Kecemasan Warga Dayak Paser Saat Ibu Kota Pindah ke Kalimantan Timur
- bbc
"Kami ingin daerah kami ramai, tapi bukan berarti kami menderita, hanya menonton."
"Pendatang sudah hidup di tanah kami, kami tidak menikmati kemakmuran, tetap melarat dan bisa lebih melarat kalau ibu kota ada di sini," tuturnya.
Empat desa di calon ibu kota baru yang dihuni warga adat Dayak Paser adalah Desa Sepaku, Semoi Dua, Maridan, dan Mentawir.
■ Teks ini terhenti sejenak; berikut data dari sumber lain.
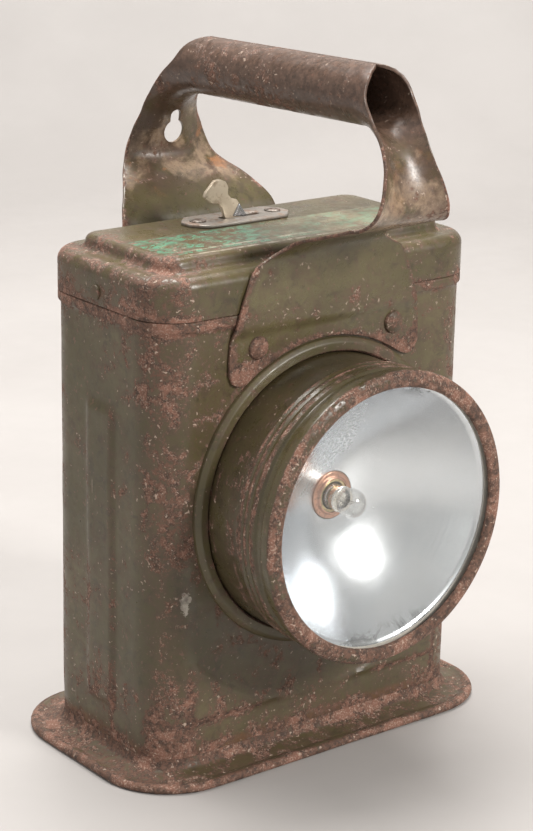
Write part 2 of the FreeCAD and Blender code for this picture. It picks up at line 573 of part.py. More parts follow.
for side, word in ((-1, "left"), (1, "right")):
    stud = new_body("lid_stud_" + word, side * half_width, 1.0, seam_height + 4.8)
    head = draw(stud, "YZ_Plane", circles=[(0.0, 0.0, 2.7)], offset=side * bead_out)
    push(stud, "Pad", head, 0.9, back=side < 0)
    soften(stud, 0.5, lambda edge: abs(edge.BoundBox.XMin) > bead_out.value + half_width.value + 0.5
           or abs(edge.BoundBox.XMin) > bead_out.value + 0.5 and abs(edge.BoundBox.XMin) < 10)
    shank = draw(stud, "YZ_Plane", circles=[(0.0, 0.0, 1.2)], offset=side * (bead_out - wall))
    push(stud, "Pad", shank, wall + 0.2, back=side < 0)

switch_plate = new_body("switch_plate", switch_across, switch_depth, crown)
half_long = switch_length / 2
half_wide = switch_width / 2
plate_loop = [(-half_long, -half_wide * 0.35, 2.0), (-half_long + 5.0, -half_wide, 3.0),
              (half_long - 5.0, -half_wide, 3.0), (half_long, -half_wide * 0.35, 2.0),
              (half_long, half_wide * 0.35, 2.0), (half_long - 5.0, half_wide, 3.0),
              (-half_long + 5.0, half_wide, 3.0), (-half_long, half_wide * 0.35, 2.0)]
blank = draw(switch_plate, "XY_Plane", [plate_loop])
push(switch_plate, "Pad", blank, switch_thick)
soften(switch_plate, 0.7, lambda edge: abs(edge.BoundBox.ZMin - edge.BoundBox.ZMax) < 0.01
       and edge.BoundBox.ZMin > 0.5 * switch_thick.value
       and edge.BoundBox.ZMin < crown.value + 0.0 or edge.BoundBox.ZMin > crown.value + 0.5)
mid = pivot_across - switch_across
cut_loop = [(mid - 9.0, -2.0, 1.9), (mid + 9.0, -2.0, 1.9), (mid + 9.0, 2.0, 1.9), (mid - 9.0, 2.0, 1.9)]
plate_cut = draw(switch_plate, "XY_Plane", [cut_loop], circles=[(-17.4, 0.0, 1.7), (17.4, 0.0, 1.7)],
                 offset=switch_thick + 1.0)
push(switch_plate, "Pocket", plate_cut, 4.0)
for side, word in ((-1, "left"), (1, "right")):
    screw = new_body("switch_screw_" + word, switch_across + side * 17.4, switch_depth, crown)
    spin(screw, [(0.0, -4.5), (1.6, -4.5, 0.3), (1.6, switch_thick), (3.2, switch_thick),
                 (2.9, switch_thick + 0.9, 0.5), (1.4, switch_thick + 1.3, 0.8), (0.0, switch_thick + 1.3)],
         "V_Axis", "XZ_Plane")

contact_board = new_body("contact_board", switch_across, switch_depth, crown - wall)
board = draw(contact_board, "XY_Plane", [rounded(half_long + 3.0, half_wide - 1.0, 3.0), cut_loop],
             circles=[(-17.4, 0.0, 1.7), (17.4, 0.0, 1.7)])
push(contact_board, "Pad", board, 1.5, back=True)
lever_bracket = new_body("lever_bracket", pivot_across, switch_depth, crown - wall - 1.5)
ear_drop = crown - wall - 1.5 - pivot_height
for side in (-1, 1):
    ear = draw(lever_bracket, "XZ_Plane", [[(-5.0, 0.0), (5.0, 0.0), (3.2, -ear_drop - 3.0, 3.0),
                                            (-3.2, -ear_drop - 3.0, 3.0)]],
               circles=[(0.0, -ear_drop, pin_radius)], offset=side * 2.6 - 0.5)
    push(lever_bracket, "Pad", ear, 1.0)
ties = draw(lever_bracket, "XY_Plane", [[(-12.0, -3.1), (12.0, -3.1), (12.0, 3.1), (-12.0, 3.1)],
                                        [(-9.2, -2.1), (9.2, -2.1), (9.2, 2.1), (-9.2, 2.1)]])
push(lever_bracket, "Pad", ties, 0.9, back=True)

lever_pin = new_body("lever_pin", pivot_across, switch_depth, pivot_height)
shaft = draw(lever_pin, "XZ_Plane", circles=[(0.0, 0.0, pin_radius)])
push(lever_pin, "Pad", shaft, 7.2, both=True)

switch_lever = new_body("switch_lever", pivot_across, switch_depth, pivot_height)
blade = draw(switch_lever, "XZ_Plane", [[
    (-2.6, -2.6, 2.4), (2.6, -2.6, 2.4), (3.6, 6.5, 1.5), (0.3, 10.8, 2.0), (-1.4, 13.4, 1.0), (-3.9, 14.0, 0.8),
    (-5.6, 15.8, 0.8), (-5.4, 18.4, 1.2), (-6.6, 20.6, 1.2), (-9.2, 21.8, 1.2), (-11.8, 21.5, 1.2),
    (-15.8, 17.5, 0.8), (-16.4, 15.7, 0.8), (-13.2, 13.2, 0.8), (-9.6, 12.5, 1.0), (-8.2, 10.6, 0.8),
    (-7.3, 7.9, 1.2), (-4.5, 2.0, 2.0)]], circles=[(0.0, 0.0, pin_radius + 0.06)])
push(switch_lever, "Pad", blade, lever_thick, both=True)
lug = draw(switch_lever, "XZ_Plane", [[(-3.4, 7.4), (3.3, 6.6), (0.3, 10.6), (-0.6, 12.0)]], offset=lever_thick / 2)
push(switch_lever, "Pad", lug, 0.5)

contact_spring = new_body("contact_spring", pivot_across, switch_depth, crown - wall - 1.5)
leaf = draw(contact_spring, "XZ_Plane", [[(12.5, 0.0), (22.0, 0.0), (22.0, -0.6), (15.0, -0.6, 0.8),
                                          (9.0, -6.0, 1.5), (8.5, -11.0), (7.9, -11.0), (8.3, -5.7, 1.2),
                                          (12.5, -1.0, 0.8)]])
push(contact_spring, "Pad", leaf, 6.4, both=True)
leaf_hole = draw(contact_spring, "XY_Plane", circles=[(switch_across + 17.4 - pivot_across, 0.0, 1.75)], offset=1.0)
push(contact_spring, "Pocket", leaf_hole, 3.0)

# ---- check and write
doc.recompute()
os.makedirs("parts", exist_ok=True)
for body in made:
    for feature in body.Group:
        if "Invalid" in feature.State or "Error" in feature.State:
            raise RuntimeError("%s in %s did not build" % (feature.Name, body.Label))
    if body.Shape.isNull() or not body.Shape.isValid() or len(body.Shape.Solids) < 1:
        raise RuntimeError("%s has no valid solid" % body.Label)
for body in made:
    body.Shape.exportStep("parts/%s.step" % body.Label)
    box = body.Shape.BoundBox
    print("%-20s %2d solids x %7.2f %7.2f y %7.2f %7.2f z %7.2f %7.2f" % (
        body.Label, len(body.Shape.Solids), box.XMin, box.XMax, box.YMin, box.YMax, box.ZMin, box.ZMax))
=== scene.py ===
"""Looks of the electric miner's hand lamp: sheet metal, worn olive paint, rust, silvered reflector."""
import json
import math

import bmesh
import bpy
import numpy as np
from mathutils import Matrix, Vector, noise


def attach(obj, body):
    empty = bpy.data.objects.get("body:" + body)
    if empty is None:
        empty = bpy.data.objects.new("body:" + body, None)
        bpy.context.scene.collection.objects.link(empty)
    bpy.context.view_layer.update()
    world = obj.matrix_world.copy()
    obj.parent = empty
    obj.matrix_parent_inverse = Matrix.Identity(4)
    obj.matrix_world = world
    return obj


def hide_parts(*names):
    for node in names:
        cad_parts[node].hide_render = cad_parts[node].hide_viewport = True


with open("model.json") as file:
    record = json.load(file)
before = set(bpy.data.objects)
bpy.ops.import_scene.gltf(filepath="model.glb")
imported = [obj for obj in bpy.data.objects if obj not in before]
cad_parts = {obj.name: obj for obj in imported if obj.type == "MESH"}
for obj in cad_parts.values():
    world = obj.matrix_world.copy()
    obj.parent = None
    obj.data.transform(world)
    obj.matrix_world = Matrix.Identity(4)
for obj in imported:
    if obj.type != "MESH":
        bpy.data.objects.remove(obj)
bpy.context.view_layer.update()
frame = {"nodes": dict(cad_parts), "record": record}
MM = 0.001

# sizes in mm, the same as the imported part
HALF_W, HALF_D, CORNER = 73.0, 36.9, 16.0    # case outline
SEAM = 173.7                                 # top of the case wall
LENS_Z = 100.4                               # height of the lens axis
LEDGE, CROWN = 189.0, 194.0                  # lid levels
BEAD = 1.1                                   # how far the seam bead stands out
GRIP_R = 10.9                                # outside of the grip tube
SHEET = 1.2                                  # handle sheet
DRUM_R, DRUM_BACK, DRUM_FRONT = 52.9, -34.8, -56.2
THREAD_R, BOWL_FRONT = 51.7, -72.1
RING_FRONT = -76.5
SWITCH_X, SWITCH_Y = -3.5, 13.0              # middle of the switch plate
PIVOT_X, PIVOT_Z = -2.0, 188.2               # the lever's pivot
RIVET_X, RIVET_Z = 31.5, 160.4
FOOT_HALF = 44.0                             # half the width of a foot plate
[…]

Sepaku dan Mentawir disebut Sabukdin sebagai perkampungan tertua yang didiami komunitas adatnya.
Sabukdin berkata, selama bertahun-tahun sengketa lahan terjadi di perkampungan adat mereka. Penyebabnya adalah saling klaim lahan adat, transmigrasi, dan sawit.
Tanah yang diklaimnya dimiliki secara turun-temurun semakin sempit dan terkepung desa transmigrasi serta lahan berlabel hak guna usaha (HGU).
Mayoritas warga Dayak Paser saat ini mendapatkan penghasilan dengan menjual hasil kebun, seperti nanas, terong, hingga lombok.
Sebagian kecil dari mereka, terutama para pemuda, bekerja sebagai operator mesin berat di perusahaan sawit.
"Dulu kami bisa mencari binatang buruan, madu, rotan, sirap, damar. Hutan itu tempat hidup kami. Sekarang semua sudah punah karena hutan dibabat habis," ujar Sabukdin.
Setidaknya terdapat tiga korporasi kepala sawit di Kabupaten PPU yang saling silang dengan perkampungan adat Dayak Paser, yaitu PT ITCI Hutani Manunggal, PT ITCI Kartika Utama, dan PT Waru Kaltim Plantation.